===== Data supplied
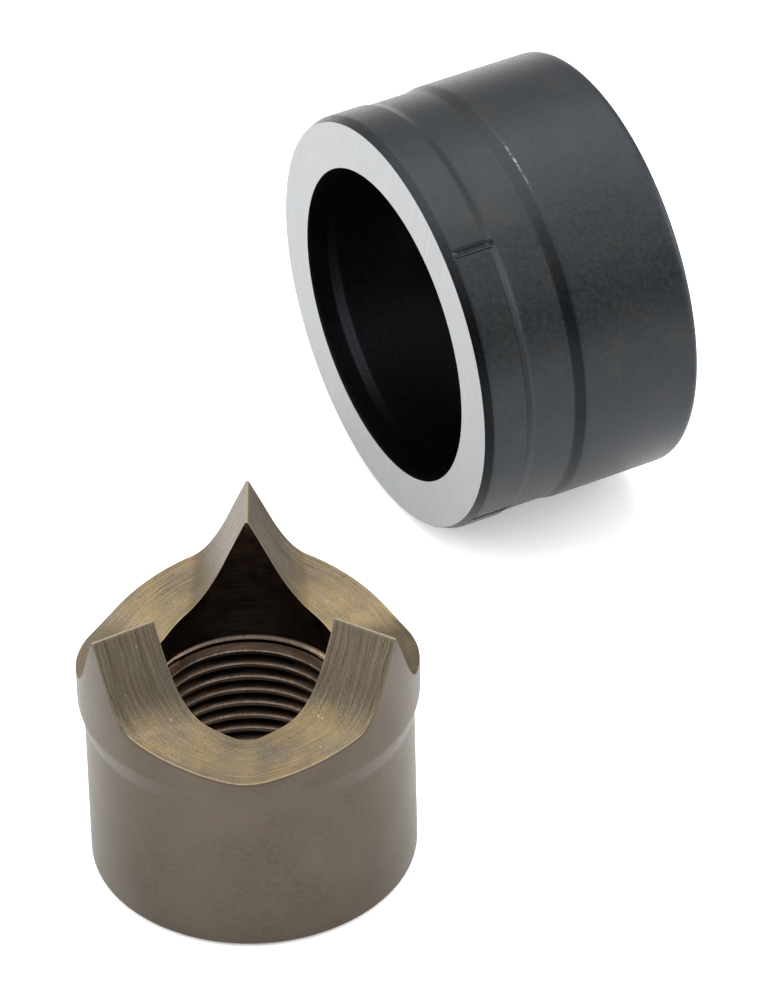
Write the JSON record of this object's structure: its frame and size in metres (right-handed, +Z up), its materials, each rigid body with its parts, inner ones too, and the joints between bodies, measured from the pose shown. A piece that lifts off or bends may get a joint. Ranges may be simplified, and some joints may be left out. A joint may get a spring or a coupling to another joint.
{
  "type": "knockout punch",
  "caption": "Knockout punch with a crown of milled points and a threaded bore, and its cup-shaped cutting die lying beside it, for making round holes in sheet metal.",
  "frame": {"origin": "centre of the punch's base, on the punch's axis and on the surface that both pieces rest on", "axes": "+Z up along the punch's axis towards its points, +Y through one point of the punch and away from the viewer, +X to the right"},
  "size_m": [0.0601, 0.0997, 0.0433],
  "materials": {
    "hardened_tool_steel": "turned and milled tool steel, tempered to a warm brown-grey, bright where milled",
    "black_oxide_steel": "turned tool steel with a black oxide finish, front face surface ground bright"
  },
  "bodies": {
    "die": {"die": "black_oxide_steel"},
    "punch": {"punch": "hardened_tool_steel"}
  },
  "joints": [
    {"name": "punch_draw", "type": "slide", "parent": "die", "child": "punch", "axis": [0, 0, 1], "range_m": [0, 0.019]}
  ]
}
==========
===== Data supplied
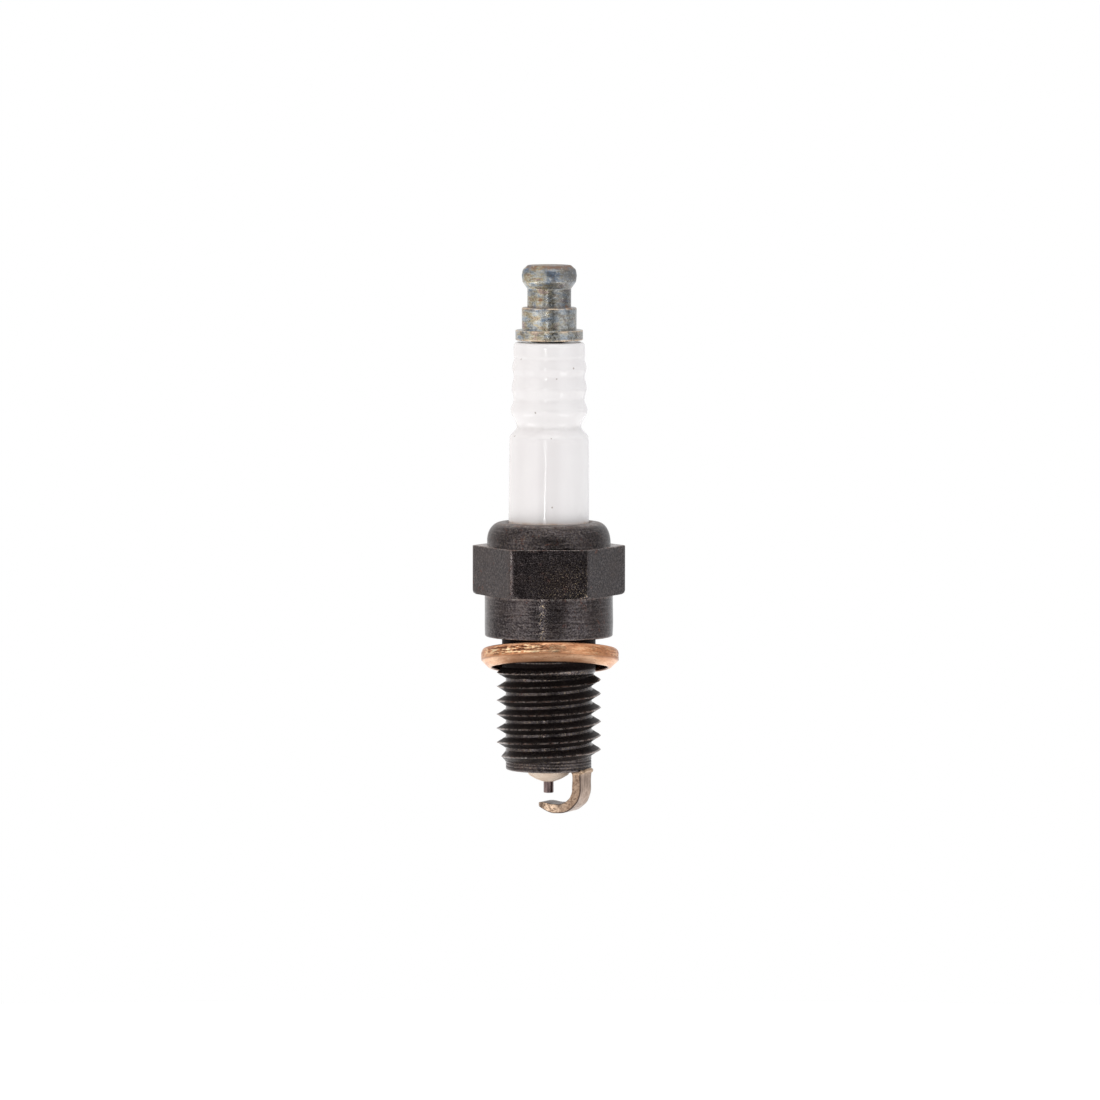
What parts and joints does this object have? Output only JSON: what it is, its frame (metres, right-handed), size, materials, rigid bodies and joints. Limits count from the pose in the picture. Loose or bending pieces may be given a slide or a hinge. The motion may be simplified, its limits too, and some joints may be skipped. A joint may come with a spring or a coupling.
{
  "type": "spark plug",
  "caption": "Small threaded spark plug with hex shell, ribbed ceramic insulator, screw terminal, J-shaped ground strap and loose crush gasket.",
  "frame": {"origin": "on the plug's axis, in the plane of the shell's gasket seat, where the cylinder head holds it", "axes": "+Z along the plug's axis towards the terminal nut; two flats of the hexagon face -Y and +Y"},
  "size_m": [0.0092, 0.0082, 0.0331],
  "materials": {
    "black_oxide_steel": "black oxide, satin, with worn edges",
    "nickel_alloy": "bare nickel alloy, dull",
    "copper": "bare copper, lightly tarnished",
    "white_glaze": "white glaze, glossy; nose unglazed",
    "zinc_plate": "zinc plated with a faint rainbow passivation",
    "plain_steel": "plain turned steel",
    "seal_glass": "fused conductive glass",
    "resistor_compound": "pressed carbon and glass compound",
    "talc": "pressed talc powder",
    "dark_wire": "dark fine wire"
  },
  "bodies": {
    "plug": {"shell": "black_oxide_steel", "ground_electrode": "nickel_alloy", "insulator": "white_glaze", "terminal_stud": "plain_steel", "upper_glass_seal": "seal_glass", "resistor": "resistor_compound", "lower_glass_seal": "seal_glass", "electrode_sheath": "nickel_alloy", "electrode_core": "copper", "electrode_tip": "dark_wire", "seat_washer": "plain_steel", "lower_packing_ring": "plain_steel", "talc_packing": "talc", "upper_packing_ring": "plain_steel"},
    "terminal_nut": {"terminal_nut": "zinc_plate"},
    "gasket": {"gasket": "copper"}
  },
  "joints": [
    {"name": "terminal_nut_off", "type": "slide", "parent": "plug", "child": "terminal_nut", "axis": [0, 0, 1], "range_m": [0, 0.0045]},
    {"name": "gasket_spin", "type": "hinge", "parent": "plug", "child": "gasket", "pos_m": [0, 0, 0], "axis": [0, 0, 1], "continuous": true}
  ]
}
==========
**Written request**.
Go through the material above and copy each line that has the word "hinge".

**Response below**.
What parts and joints does this object have? Output only JSON: what it is, its frame (metres, right-handed), size, materials, rigid bodies and joints. Limits count from the pose in the picture. Loose or bending pieces may be given a slide or a hinge. The motion may be simplified, its limits too, and some joints may be skipped. A joint may come with a spring or a coupling.
    {"name": "gasket_spin", "type": "hinge", "parent": "plug", "child": "gasket", "pos_m": [0, 0, 0], "axis": [0, 0, 1], "continuous": true}